The waste created in a construction project can have a major impact on its overall costs, but is often overlooked as inevitable. If you are the client on a construction project, you should ensure that action is taken right through the project, starting at an early design stage, through to post-construction reporting. In particular, you should set clear requirements in the project brief and during design team and contractor procurement.
Construction waste cost saving
There are several areas and steps you can focus on to reduce the amount of waste generated and your overall costs.
The planning stages are a key area where you can reduce waste and costs. The 'wastage allowance', for example, can be reduced with better planning and design. If you are managing the project, or if you are the client of a project, you should play a key role in instructing your architects or designers about how they can reduce waste in as many areas as possible.

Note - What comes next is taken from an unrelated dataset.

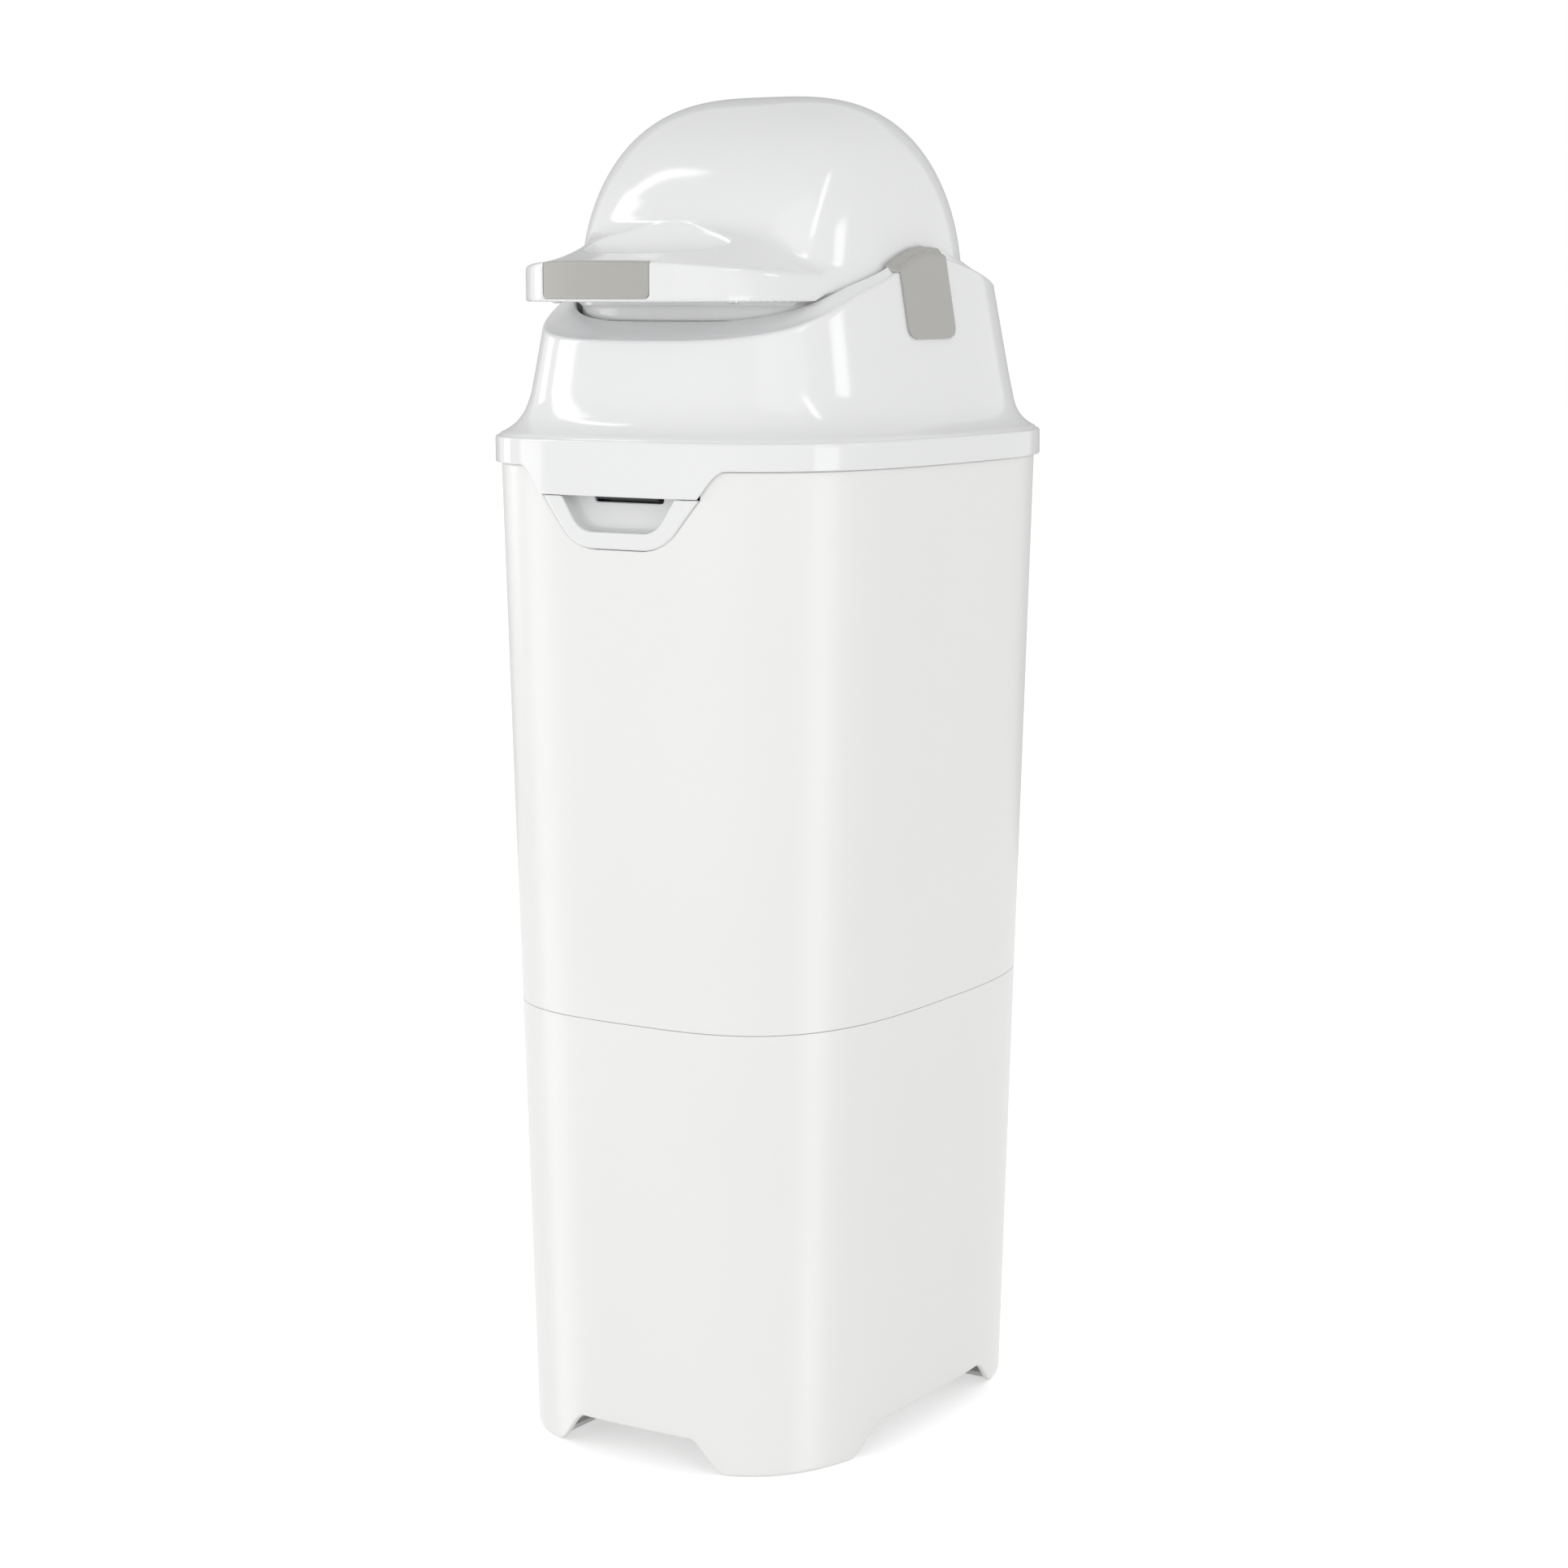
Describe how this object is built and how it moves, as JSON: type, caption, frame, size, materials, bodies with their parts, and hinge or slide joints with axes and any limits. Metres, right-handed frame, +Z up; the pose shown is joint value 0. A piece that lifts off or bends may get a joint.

Using recycled materials in your project can have a significant impact on reducing waste and costs. It is often possible to reuse materials on site - such as excavated materials. These could replace expensive primary materials. Your design team should aim to use recycled materials as much as possible in the early project briefings.
Waste disposal can also be a significant cost on construction sites. Your design brief should consider the cost of waste disposal as a separate cost, and aim to reduce this as much as possible. By adopting minimum and stretch recovery rates and by forecasting waste quantities, you will be able to manage your waste much more effectively. Material costs can also be reduced by on site segregation and using a more efficient waste recovery service.